The task
Among the records that follow, find the line with "hide_parts(node)" and the line with "# shadows, and". Set down those lines and all lines between them exactly, without adding anything.

[Stored entries]
━━━━━━━━━━

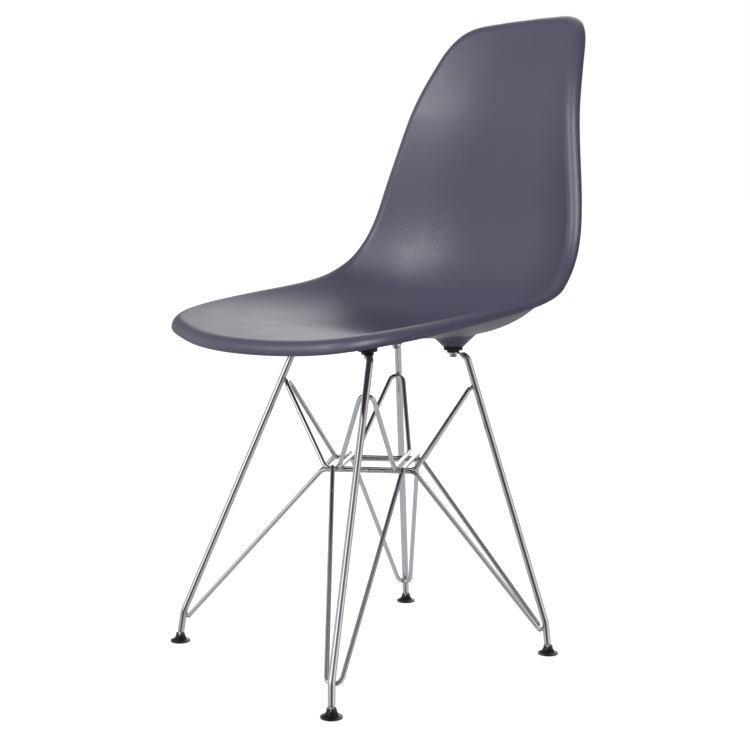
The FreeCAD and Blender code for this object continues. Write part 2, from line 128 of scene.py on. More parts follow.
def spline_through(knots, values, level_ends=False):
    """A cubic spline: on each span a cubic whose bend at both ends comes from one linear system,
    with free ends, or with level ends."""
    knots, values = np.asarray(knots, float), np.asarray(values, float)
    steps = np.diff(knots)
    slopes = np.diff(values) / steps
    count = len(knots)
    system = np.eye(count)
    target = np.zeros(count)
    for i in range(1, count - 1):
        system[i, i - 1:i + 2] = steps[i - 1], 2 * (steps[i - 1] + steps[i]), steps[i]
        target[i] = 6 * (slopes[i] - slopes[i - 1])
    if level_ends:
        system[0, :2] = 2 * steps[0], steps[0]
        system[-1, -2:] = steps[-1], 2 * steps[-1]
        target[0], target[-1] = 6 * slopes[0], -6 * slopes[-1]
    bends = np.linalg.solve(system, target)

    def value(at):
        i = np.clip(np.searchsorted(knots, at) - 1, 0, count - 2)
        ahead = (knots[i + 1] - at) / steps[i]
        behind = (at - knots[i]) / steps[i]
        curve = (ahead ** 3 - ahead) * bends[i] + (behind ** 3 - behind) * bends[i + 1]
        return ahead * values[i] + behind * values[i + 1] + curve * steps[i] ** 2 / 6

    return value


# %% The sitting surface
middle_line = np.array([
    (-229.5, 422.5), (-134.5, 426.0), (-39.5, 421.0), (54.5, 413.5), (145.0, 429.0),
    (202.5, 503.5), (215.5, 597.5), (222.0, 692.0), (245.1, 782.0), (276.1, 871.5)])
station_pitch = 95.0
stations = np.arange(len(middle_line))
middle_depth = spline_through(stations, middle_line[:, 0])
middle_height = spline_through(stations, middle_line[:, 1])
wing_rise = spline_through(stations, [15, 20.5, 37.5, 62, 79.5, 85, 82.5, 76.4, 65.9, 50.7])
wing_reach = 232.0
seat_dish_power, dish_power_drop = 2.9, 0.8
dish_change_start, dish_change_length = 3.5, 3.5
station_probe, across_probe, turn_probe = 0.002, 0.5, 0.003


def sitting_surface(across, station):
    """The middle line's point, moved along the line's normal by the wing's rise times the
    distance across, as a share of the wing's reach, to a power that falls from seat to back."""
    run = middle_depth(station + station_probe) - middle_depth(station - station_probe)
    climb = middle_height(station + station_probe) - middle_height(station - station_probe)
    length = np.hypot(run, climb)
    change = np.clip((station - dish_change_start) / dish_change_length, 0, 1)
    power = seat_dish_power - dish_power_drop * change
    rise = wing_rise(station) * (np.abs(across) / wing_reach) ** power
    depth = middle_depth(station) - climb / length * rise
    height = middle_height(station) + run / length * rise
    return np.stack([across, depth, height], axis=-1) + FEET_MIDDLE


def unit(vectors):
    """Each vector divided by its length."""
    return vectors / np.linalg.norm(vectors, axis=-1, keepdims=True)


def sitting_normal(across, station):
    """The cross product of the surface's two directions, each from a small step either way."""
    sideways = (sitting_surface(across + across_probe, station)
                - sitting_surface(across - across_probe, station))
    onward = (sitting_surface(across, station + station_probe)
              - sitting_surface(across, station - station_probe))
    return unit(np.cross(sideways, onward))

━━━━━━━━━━

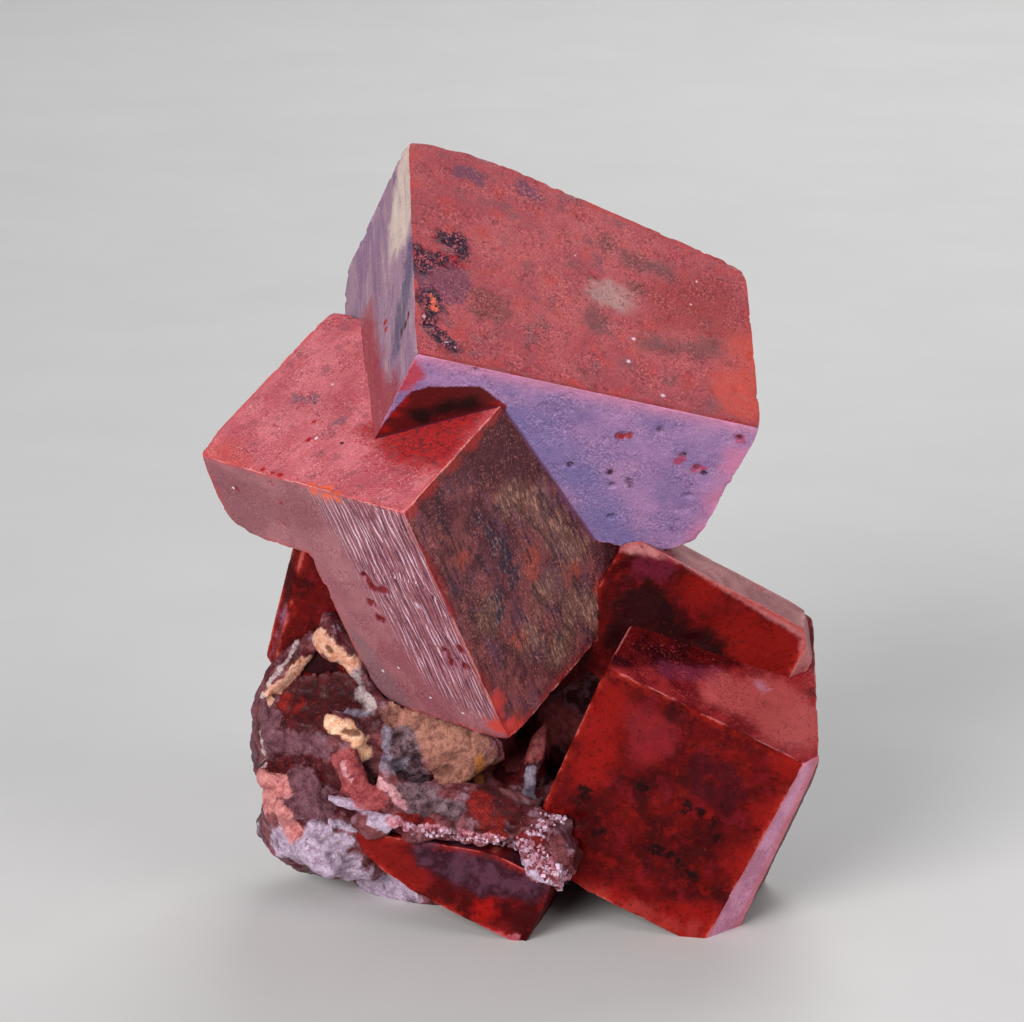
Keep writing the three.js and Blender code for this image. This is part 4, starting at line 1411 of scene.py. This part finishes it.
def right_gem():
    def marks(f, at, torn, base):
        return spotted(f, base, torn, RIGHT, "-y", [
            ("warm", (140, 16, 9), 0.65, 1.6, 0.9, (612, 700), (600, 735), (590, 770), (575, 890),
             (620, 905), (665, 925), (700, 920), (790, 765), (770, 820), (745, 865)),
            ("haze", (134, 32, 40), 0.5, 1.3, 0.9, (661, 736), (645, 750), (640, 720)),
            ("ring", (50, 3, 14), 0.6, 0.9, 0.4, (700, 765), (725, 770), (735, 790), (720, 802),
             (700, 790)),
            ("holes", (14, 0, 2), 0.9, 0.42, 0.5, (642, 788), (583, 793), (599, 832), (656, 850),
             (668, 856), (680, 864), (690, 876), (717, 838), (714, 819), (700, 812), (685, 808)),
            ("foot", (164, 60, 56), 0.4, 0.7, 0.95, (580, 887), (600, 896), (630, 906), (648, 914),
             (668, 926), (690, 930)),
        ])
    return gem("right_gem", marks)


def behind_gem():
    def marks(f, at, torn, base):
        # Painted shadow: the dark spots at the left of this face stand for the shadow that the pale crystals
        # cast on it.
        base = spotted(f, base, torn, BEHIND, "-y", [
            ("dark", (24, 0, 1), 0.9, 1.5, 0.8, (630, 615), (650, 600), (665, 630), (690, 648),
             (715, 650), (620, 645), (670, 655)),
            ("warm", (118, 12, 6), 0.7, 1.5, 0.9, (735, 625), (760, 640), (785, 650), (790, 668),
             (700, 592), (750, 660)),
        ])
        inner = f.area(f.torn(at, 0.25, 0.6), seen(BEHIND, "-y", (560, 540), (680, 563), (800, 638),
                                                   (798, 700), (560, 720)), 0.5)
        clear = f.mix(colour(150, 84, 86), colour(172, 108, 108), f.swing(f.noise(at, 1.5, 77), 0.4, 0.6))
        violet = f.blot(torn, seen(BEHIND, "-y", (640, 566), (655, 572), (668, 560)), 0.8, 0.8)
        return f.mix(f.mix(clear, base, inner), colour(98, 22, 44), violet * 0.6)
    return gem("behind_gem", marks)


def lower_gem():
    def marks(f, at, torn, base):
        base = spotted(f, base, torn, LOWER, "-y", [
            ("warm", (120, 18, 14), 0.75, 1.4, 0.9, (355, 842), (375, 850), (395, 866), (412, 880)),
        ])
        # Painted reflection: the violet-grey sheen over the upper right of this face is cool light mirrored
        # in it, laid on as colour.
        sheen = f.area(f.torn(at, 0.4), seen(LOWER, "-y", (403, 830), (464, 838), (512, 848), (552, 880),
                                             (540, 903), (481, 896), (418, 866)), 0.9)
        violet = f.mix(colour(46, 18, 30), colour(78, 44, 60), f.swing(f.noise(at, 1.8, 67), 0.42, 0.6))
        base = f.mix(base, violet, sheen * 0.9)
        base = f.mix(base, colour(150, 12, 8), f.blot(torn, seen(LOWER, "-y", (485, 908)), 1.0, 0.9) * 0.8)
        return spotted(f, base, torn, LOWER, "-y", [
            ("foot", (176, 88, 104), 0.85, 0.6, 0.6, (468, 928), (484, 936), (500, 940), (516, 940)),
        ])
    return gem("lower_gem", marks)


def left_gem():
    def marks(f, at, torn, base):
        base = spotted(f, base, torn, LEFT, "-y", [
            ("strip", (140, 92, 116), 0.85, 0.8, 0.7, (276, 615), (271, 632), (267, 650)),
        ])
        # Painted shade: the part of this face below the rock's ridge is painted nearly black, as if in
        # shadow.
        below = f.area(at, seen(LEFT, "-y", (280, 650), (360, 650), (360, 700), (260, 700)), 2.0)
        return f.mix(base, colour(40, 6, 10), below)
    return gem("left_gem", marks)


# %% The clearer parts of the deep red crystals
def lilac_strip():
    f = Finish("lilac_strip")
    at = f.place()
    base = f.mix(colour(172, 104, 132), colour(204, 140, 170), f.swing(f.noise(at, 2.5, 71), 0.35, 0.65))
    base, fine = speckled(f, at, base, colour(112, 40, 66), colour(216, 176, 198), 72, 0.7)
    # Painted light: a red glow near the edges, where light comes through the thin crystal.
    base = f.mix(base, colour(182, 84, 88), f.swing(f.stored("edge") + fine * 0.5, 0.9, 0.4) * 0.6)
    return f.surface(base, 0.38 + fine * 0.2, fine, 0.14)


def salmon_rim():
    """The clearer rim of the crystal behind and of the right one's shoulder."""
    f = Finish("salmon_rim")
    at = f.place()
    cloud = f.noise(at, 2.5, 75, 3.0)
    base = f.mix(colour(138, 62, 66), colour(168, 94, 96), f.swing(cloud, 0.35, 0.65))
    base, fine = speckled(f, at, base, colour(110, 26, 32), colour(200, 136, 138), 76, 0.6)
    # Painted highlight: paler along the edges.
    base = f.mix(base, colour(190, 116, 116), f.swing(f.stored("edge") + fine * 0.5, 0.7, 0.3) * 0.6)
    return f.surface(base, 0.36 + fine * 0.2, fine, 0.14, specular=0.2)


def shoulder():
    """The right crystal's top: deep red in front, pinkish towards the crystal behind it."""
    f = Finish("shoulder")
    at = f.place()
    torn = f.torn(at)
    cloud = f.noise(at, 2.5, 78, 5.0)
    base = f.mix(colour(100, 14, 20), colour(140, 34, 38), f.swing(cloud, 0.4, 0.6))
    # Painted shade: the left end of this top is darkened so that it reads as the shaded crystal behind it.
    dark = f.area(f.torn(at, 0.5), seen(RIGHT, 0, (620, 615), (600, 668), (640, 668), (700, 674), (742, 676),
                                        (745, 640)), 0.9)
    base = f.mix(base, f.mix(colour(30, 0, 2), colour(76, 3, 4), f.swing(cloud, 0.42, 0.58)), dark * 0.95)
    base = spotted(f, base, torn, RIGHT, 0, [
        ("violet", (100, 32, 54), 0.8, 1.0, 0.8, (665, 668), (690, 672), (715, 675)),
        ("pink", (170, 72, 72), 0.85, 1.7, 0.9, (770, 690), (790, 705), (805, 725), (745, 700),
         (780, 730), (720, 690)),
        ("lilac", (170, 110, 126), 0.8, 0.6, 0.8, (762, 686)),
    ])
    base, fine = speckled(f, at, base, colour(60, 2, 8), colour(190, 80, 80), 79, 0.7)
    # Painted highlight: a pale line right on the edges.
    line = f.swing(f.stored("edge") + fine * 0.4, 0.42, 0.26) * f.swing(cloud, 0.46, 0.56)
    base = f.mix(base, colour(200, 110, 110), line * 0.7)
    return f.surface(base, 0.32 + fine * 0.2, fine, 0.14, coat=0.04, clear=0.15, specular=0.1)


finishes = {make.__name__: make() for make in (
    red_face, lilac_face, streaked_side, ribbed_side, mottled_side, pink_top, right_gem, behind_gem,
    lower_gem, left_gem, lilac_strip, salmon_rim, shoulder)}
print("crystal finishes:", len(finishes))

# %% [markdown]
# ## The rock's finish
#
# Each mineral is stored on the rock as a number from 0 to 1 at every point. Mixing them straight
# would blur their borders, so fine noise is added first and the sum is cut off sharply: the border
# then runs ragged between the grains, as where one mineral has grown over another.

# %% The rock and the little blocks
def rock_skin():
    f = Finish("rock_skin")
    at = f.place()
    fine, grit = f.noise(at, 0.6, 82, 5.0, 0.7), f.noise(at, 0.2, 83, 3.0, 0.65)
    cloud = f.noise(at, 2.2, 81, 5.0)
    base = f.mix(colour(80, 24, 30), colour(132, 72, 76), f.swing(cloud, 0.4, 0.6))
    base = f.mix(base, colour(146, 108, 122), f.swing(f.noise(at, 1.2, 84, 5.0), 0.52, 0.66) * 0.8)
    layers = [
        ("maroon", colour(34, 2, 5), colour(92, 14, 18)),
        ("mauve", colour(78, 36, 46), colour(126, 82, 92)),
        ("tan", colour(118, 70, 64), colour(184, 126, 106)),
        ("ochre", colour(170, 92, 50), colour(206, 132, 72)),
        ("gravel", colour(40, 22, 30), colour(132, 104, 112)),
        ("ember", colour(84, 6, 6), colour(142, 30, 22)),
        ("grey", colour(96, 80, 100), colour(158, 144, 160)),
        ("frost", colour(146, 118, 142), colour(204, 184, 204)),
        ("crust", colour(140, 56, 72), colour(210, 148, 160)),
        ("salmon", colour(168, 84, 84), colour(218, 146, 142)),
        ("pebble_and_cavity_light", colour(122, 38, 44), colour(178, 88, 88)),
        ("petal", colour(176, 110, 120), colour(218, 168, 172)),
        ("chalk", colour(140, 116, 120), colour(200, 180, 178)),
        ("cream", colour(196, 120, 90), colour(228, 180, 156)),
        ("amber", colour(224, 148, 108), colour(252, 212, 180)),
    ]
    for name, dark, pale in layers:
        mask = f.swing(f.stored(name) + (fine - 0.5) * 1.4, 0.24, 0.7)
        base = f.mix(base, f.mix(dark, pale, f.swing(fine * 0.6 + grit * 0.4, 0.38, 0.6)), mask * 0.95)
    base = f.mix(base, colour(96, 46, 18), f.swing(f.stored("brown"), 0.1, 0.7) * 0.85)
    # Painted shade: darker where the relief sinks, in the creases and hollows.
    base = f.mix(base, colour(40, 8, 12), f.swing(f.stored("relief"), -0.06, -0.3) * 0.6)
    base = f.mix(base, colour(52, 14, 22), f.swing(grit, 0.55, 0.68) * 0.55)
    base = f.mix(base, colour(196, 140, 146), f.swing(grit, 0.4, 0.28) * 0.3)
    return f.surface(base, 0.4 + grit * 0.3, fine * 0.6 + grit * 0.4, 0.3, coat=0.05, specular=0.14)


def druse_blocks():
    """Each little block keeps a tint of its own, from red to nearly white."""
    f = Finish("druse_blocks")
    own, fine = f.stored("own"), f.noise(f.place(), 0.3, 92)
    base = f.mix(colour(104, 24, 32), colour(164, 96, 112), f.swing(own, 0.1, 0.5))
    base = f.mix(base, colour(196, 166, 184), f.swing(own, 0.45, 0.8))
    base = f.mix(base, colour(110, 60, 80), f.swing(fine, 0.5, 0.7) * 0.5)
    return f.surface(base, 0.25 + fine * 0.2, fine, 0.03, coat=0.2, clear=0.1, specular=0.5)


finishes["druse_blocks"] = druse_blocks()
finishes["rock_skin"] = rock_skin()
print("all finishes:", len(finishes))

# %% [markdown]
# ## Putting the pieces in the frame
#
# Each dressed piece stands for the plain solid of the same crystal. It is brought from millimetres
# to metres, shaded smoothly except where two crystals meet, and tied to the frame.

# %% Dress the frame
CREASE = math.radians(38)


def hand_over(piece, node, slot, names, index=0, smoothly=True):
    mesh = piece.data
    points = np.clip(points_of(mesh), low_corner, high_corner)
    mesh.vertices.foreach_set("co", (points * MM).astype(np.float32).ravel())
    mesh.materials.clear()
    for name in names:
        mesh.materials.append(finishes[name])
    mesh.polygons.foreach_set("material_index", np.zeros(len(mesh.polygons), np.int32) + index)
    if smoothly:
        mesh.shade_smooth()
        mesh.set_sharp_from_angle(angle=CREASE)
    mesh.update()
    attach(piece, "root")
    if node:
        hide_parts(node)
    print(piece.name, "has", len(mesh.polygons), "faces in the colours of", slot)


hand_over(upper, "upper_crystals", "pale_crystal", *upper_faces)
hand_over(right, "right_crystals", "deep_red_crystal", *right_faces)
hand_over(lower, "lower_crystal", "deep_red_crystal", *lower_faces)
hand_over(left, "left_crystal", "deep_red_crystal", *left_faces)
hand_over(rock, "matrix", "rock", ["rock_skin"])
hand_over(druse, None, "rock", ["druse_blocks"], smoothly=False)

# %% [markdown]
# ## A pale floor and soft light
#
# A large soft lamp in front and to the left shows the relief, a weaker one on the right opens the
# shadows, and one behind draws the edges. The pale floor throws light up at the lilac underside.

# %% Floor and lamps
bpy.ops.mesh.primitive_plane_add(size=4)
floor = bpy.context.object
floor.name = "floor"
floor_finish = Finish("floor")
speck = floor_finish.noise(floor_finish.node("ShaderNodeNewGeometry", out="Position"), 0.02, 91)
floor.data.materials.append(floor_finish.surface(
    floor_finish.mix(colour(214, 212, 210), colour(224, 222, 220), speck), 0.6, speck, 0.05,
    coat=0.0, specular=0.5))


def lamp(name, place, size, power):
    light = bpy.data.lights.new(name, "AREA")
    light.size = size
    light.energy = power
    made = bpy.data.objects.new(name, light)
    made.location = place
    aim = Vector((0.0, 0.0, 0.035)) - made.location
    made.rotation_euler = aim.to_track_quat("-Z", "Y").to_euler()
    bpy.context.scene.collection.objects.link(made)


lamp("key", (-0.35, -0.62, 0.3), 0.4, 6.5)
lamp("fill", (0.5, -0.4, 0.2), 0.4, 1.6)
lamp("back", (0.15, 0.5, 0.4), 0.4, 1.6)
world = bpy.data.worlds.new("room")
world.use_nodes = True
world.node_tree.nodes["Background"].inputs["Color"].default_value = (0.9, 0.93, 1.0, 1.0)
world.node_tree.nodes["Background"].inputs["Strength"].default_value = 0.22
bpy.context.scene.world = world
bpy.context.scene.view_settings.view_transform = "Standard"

━━━━━━━━━━

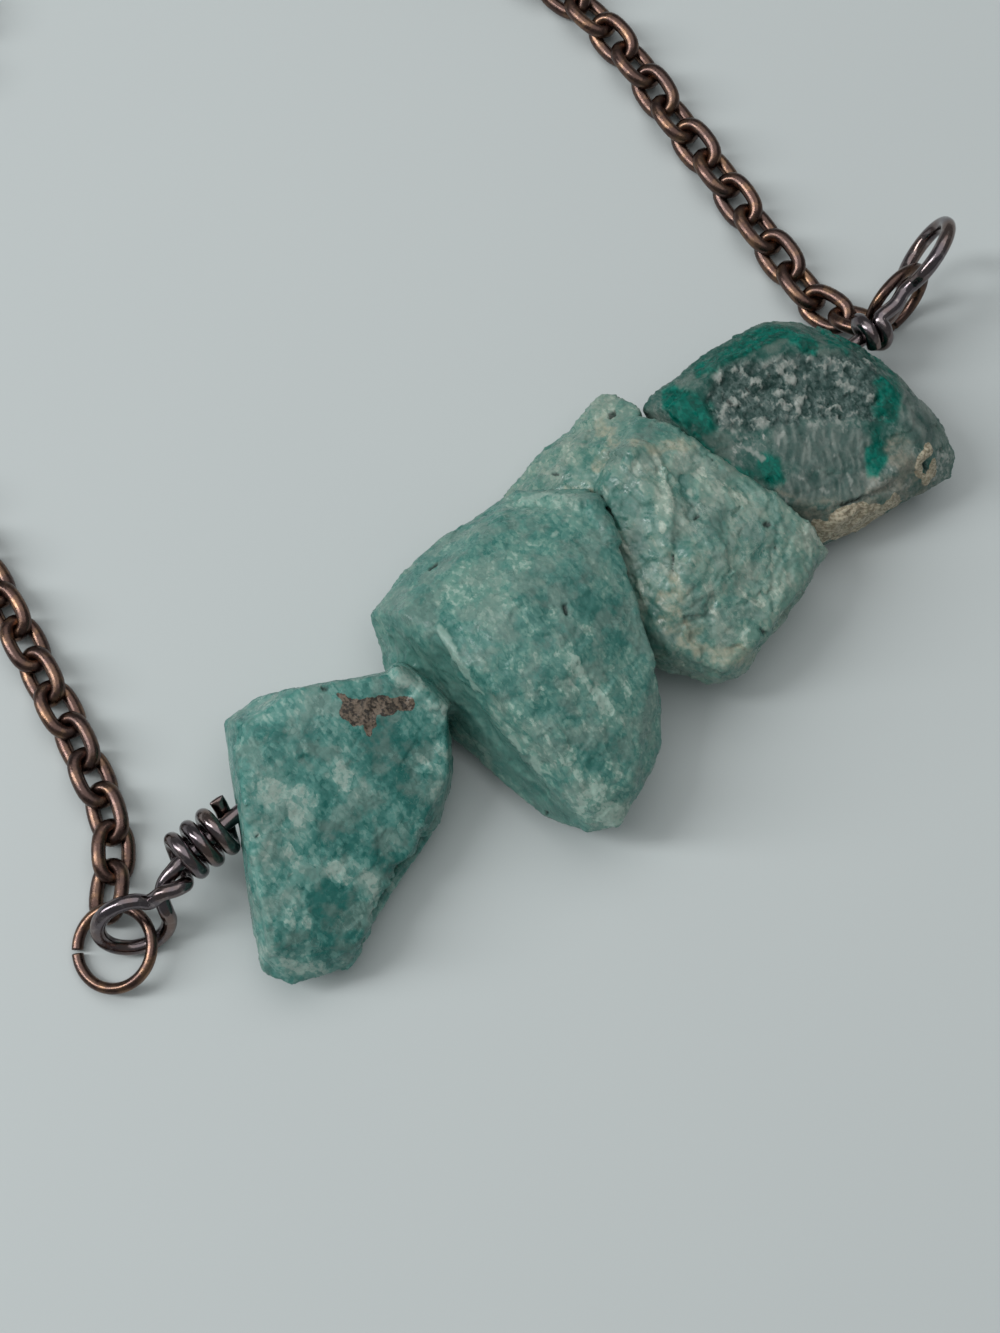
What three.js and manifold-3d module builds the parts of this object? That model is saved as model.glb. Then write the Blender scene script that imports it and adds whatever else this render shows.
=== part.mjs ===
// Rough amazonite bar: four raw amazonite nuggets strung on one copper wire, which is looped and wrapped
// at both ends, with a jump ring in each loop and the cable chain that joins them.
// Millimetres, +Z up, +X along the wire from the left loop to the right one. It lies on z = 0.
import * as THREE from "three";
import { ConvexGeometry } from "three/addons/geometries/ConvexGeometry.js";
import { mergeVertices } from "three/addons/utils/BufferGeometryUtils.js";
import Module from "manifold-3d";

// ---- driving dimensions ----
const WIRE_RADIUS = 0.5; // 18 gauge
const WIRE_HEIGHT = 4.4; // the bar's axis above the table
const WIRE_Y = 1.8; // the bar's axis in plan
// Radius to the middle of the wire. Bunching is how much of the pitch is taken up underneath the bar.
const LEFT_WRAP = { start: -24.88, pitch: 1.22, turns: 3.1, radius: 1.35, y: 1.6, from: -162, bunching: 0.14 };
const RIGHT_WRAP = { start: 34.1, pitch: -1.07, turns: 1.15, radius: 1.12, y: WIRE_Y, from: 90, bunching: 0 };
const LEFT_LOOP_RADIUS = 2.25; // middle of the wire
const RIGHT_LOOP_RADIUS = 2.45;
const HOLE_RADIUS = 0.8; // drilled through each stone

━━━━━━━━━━

Finished answer
        hide_parts(node)
    print(piece.name, "has", len(mesh.polygons), "faces in the colours of", slot)


hand_over(upper, "upper_crystals", "pale_crystal", *upper_faces)
hand_over(right, "right_crystals", "deep_red_crystal", *right_faces)
hand_over(lower, "lower_crystal", "deep_red_crystal", *lower_faces)
hand_over(left, "left_crystal", "deep_red_crystal", *left_faces)
hand_over(rock, "matrix", "rock", ["rock_skin"])
hand_over(druse, None, "rock", ["druse_blocks"], smoothly=False)

# %% [markdown]
# ## A pale floor and soft light
#
# A large soft lamp in front and to the left shows the relief, a weaker one on the right opens the
# shadows, and one behind draws the edges. The pale floor throws light up at the lilac underside.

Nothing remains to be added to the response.